Sebagai pelaku usaha, AKRINDO berusaha menaati peraturan yang ada termasuk dengan tidak menjual rokok ilegal pada usahanya. Akan tetapi maraknya rokok illegal yang semakin besar kerap menggerus pendapatan usaha ritel, baik kecil maupun besar, yang berusaha untuk tetap taat pada hukum yang berlaku.
Anang berharap agar pemerintah benar-benar melalukan evaluasi atas kebijakan kenaikan cukai rokok yang telah diimplementasikan dalam beberapa tahun terakhir, agar pada tahun depan kebijakan yang ditetapkan dapat menguntungkan dan memberikan efek positif bagi semua pihak.
“Alangkah baiknya pemerintah mengambil kebijakan-kebijakan yang lebih kepada ekonomi kerakyatan, sehingga nanti tercipta multiplier efect yang lebih positif,” tambahnya.
Tidak hanya potensi kenaikan cukai rokok, Anang turut mengkhawatirkan adanya Rancangan Peraturan Pemerintah (RPP) Kesehatan yang dinilai mengancam keberlangsungan peritel maupun UMKM di seluruh Indonesia.
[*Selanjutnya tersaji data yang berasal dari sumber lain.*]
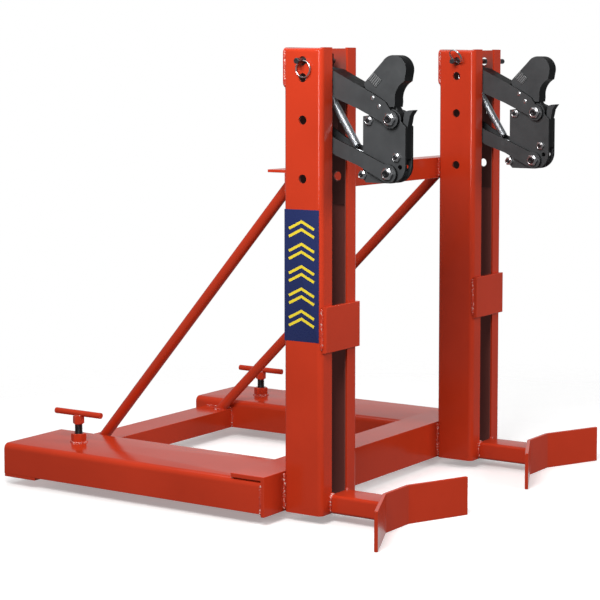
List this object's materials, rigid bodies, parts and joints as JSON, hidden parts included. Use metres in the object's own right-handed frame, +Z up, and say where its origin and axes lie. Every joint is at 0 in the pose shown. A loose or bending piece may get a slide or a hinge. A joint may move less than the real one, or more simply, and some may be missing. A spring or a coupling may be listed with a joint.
{
  "type": "fork mounted drum gripper",
  "caption": "Fork-mounted drum lifting attachment: sleeves for lift-truck forks, two slotted masts, spring-lifted parallel-arm beak grippers, V belly plates and T-handle fork clamps.",
  "frame": {"origin": "middle of the underside of the front cross angle's upright leg, midway between the masts", "axes": "+Z up, -Y towards the drums, +Y towards the truck, +X to the right seen from the front"},
  "size_m": [1.0778, 1.0675, 1.036],
  "materials": {
    "frame_paint": "gloss red-orange enamel over welded steel",
    "gripper_black": "satin black paint on cut plate",
    "carriage_black": "satin black paint",
    "zinc_hardware": "bright zinc plate",
    "spring_steel": "bright zinc-plated spring wire",
    "detent_pin_steel": "dark oiled steel",
    "screw_black": "black oxide thread"
  },
  "bodies": {
    "frame": {"front_cross_angle": "frame_paint", "rear_cross_angle": "frame_paint", "upper_cross_angle": "frame_paint", "left_mast": "frame_paint", "left_mast_top_plate": "frame_paint", "left_collar_plate": "frame_paint", "left_fork_sleeve": "frame_paint", "left_sleeve_strap": "frame_paint", "left_support_arm": "frame_paint", "left_belly_plate": "frame_paint", "left_brace_strut": "frame_paint", "left_clamp_nut": "frame_paint", "left_carriage": "carriage_black", "left_rear_pivot_bolts": "zinc_hardware", "right_mast": "frame_paint", "right_mast_top_plate": "frame_paint", "right_collar_plate": "frame_paint", "right_fork_sleeve": "frame_paint", "right_sleeve_strap": "frame_paint", "right_support_arm": "frame_paint", "right_belly_plate": "frame_paint", "right_brace_strut": "frame_paint", "right_clamp_nut": "frame_paint", "right_carriage": "carriage_black", "right_rear_pivot_bolts": "zinc_hardware"},
    "left_pin": {"left_detent_pin": "detent_pin_steel", "left_pin_ring": "zinc_hardware"},
    "left_upper_arm_set": {"left_upper_arm": "gripper_black", "left_beak": "gripper_black", "left_beak_pins": "zinc_hardware", "left_upper_pivot_bolt": "zinc_hardware"},
    "left_lower_arm_set": {"left_lower_arm": "gripper_black", "left_spring_anchor_pin": "gripper_black"},
    "left_head": {"left_head_plates": "gripper_black", "left_lower_jaw": "gripper_black", "left_head_bolts": "zinc_hardware", "left_lower_pivot_bolt": "zinc_hardware"},
    "left_spring_coil": {"left_spring": "spring_steel"},
    "left_spring_lower_eye": {"left_spring_hook": "spring_steel"},
    "left_clamp_foot": {"left_clamp_pad": "zinc_hardware"},
    "left_clamp_handle": {"left_clamp_screw": "screw_black", "left_clamp_bar": "frame_paint"},
    "right_pin": {"right_detent_pin": "detent_pin_steel", "right_pin_ring": "zinc_hardware"},
    "right_upper_arm_set": {"right_upper_arm": "gripper_black", "right_beak": "gripper_black", "right_beak_pins": "zinc_hardware", "right_upper_pivot_bolt": "zinc_hardware"},
    "right_lower_arm_set": {"right_lower_arm": "gripper_black", "right_spring_anchor_pin": "gripper_black"},
    "right_head": {"right_head_plates": "gripper_black", "right_lower_jaw": "gripper_black", "right_head_bolts": "zinc_hardware", "right_lower_pivot_bolt": "zinc_hardware"},
    "right_spring_coil": {"right_spring": "spring_steel"},
    "right_spring_lower_eye": {"right_spring_hook": "spring_steel"},
    "right_clamp_foot": {"right_clamp_pad": "zinc_hardware"},
    "right_clamp_handle": {"right_clamp_screw": "screw_black", "right_clamp_bar": "frame_paint"}
  },
  "joints": [
    {"name": "left_pin_pull", "type": "slide", "parent": "frame", "child": "left_pin", "axis": [-1, 0, 0], "range_m": [0, 0.13]},
    {"name": "left_arm_swing", "type": "hinge", "parent": "frame", "child": "left_upper_arm_set", "pos_m": [-0.342, -0.05465, 0.951], "axis": [1, 0, 0], "range_deg": [0, 12], "stiffness_Nm_per_rad": 25, "springref_deg": -45.84},
    {"name": "left_lower_arm_swing", "type": "hinge", "parent": "frame", "child": "left_lower_arm_set", "pos_m": [-0.342, -0.05015, 0.8355], "axis": [1, 0, 0], "range_deg": [0, 12]},
    {"name": "left_head_level", "type": "hinge", "parent": "left_upper_arm_set", "child": "left_head", "pos_m": [-0.342, -0.24475, 0.8635], "axis": [1, 0, 0], "range_deg": [-12, 0]},
    {"name": "left_spring_swing", "type": "hinge", "parent": "frame", "child": "left_spring_coil", "pos_m": [-0.342, -0.05465, 0.951], "axis": [1, 0, 0], "range_deg": [0, 6.4]},
    {"name": "left_spring_stretch", "type": "slide", "parent": "left_spring_coil", "child": "left_spring_lower_eye", "axis": [0, -0.535, -0.8449], "range_m": [0, 0.0132]},
    {"name": "left_clamp_travel", "type": "slide", "parent": "frame", "child": "left_clamp_foot", "axis": [0, 0, -1], "range_m": [0, 0.0201]},
    {"name": "left_clamp_turn", "type": "hinge", "parent": "left_clamp_foot", "child": "left_clamp_handle", "pos_m": [-0.382, 0.60875, 0.1], "axis": [0, 0, -1], "range_deg": [0, 2834]},
    {"name": "right_pin_pull", "type": "slide", "parent": "frame", "child": "right_pin", "axis": [-1, 0, 0], "range_m": [0, 0.25]},
    {"name": "right_arm_swing", "type": "hinge", "parent": "frame", "child": "right_upper_arm_set", "pos_m": [0.342, -0.05465, 0.951], "axis": [1, 0, 0], "range_deg": [0, 12], "stiffness_Nm_per_rad": 25, "springref_deg": -45.84},
    {"name": "right_lower_arm_swing", "type": "hinge", "parent": "frame", "child": "right_lower_arm_set", "pos_m": [0.342, -0.05015, 0.8355], "axis": [1, 0, 0], "range_deg": [0, 12]},
    {"name": "right_head_level", "type": "hinge", "parent": "right_upper_arm_set", "child": "right_head", "pos_m": [0.342, -0.24475, 0.8635], "axis": [1, 0, 0], "range_deg": [-12, 0]},
    {"name": "right_spring_swing", "type": "hinge", "parent": "frame", "child": "right_spring_coil", "pos_m": [0.342, -0.05465, 0.951], "axis": [1, 0, 0], "range_deg": [0, 6.4]},
    {"name": "right_spring_stretch", "type": "slide", "parent": "right_spring_coil", "child": "right_spring_lower_eye", "axis": [0, -0.535, -0.8449], "range_m": [0, 0.0132]},
    {"name": "right_clamp_travel", "type": "slide", "parent": "frame", "child": "right_clamp_foot", "axis": [0, 0, -1], "range_m": [0, 0.0201]},
    {"name": "right_clamp_turn", "type": "hinge", "parent": "right_clamp_foot", "child": "right_clamp_handle", "pos_m": [0.382, 0.60875, 0.1], "axis": [0, 0, -1], "range_deg": [0, 2834]}
  ],
  "couplings": [
    {"joint": "left_lower_arm_swing", "follows": "left_arm_swing", "ratio": 1},
    {"joint": "left_head_level", "follows": "left_arm_swing", "ratio": -1},
    {"joint": "left_spring_swing", "follows": "left_arm_swing", "ratio": 0.50798},
    {"joint": "left_spring_stretch", "follows": "left_arm_swing", "m_per_rad": 0.060411},
    {"joint": "left_clamp_travel", "follows": "left_clamp_turn", "m_per_rad": 0.00040425},
    {"joint": "right_lower_arm_swing", "follows": "right_arm_swing", "ratio": 1},
    {"joint": "right_head_level", "follows": "right_arm_swing", "ratio": -1},
    {"joint": "right_spring_swing", "follows": "right_arm_swing", "ratio": 0.50798},
    {"joint": "right_spring_stretch", "follows": "right_arm_swing", "m_per_rad": 0.060411},
    {"joint": "right_clamp_travel", "follows": "right_clamp_turn", "m_per_rad": 0.00040425}
  ]
}
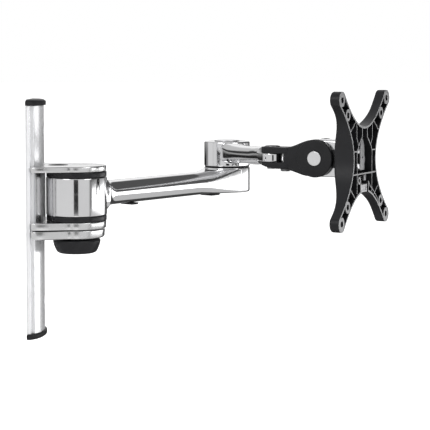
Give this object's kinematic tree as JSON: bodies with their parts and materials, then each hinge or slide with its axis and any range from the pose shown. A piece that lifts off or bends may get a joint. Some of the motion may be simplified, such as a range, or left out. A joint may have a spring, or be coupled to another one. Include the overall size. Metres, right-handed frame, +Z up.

Sebab jika disahkan, sejumlah pasal pengaturan tembakau dalam RPP Kesehatan seperti adanya jarak penjualan rokok sejauh 200 meter dari instansi pendidikan akan berdampak langsung kepada omzet para pedagang kecil.
“RPP Kesehatan yang terbaru ini sangat mengekang bagi penjual atau bagi peritel, baik koperasi maupun UMKM, di mana pembatasan tempat penjualan akan sangat mengganggu bagi kami. Padahal situasi ekonomi saat tengah melemah,” kata Anang.
Senada, Ketua Umum Asosiasi Pedagang Kaki Lima Indonesia (APKLI), Ali Mahsun Atmo menyesalkan apabila RPP Kesehatan disahkan dengan pasal tembakau yang berlaku, terutama berkaitan dengan larangan zonasi 200 meter yang mengancam keberlangsungan pelaku usaha kecil UMKM. Ia khawatir hal ini akan betul-betul membunuh ekonomi pedagang ke depannya.
“Selaku Ketua APKLI, saya menolak RPP Kesehatan tentang larangan zonasi 200 meter, juga larangan penjualan rokok eceran. Karena ini betul-betul akan membunuh ekonomi rakyat dan memberikan dampak signifikan terhadap omzet mereka, juga terhadap masyarakat ekonomi bawah untuk membeli rokok,” tegasnya.
Adapun terkait kenaikan cukai 2025, Ali membenarkan adanya penurunan omzet secara signifikan yang dialami oleh para pedagang kecil akibat kenaikan cukai yang tinggi. “perokok di republik ini terdiri dari berbagai lapisan masyarakat. Penjualnya juga banyak dari pedagang kecil dan asongan yang bergantung pada penjualan rokok,” imbuhnya.
Ali turut mengkritisi pemerintah yang terkesan hipokrit dalam menetapkan regulasi, termasuk pada kebijakan kenaikan cukai rokok double digit yang sudah berlangsung selama beberapa tahun belakangan.
“Pemerintah tidak jujur, kebijakan yang katanya untuk menekan jumlah perokok justru saya lihat ini untuk memperbesar pendapatan negara dari cukai rokok. Dari (target) Rp271 triliun nanti mungkin jadi Rp300 triliun per tahun. Nah ini yang saya bilang pemerintah double standard,” terangnya.
Di tengah tidak kondusifnya pasar akibat rokok legal yang harus bersaing dengan rokok ilegal, pedagang kecil berada pada posisi terhimpit dan terancam keberlangsungannya. Ali pun meminta pemerintah untuk tidak menaikkan cukai tahun 2025. Ia berharap kebijakan itu akan memulihkan kondusivitas pasar, serta mencegah semakin merajalelanya rokok ilegal.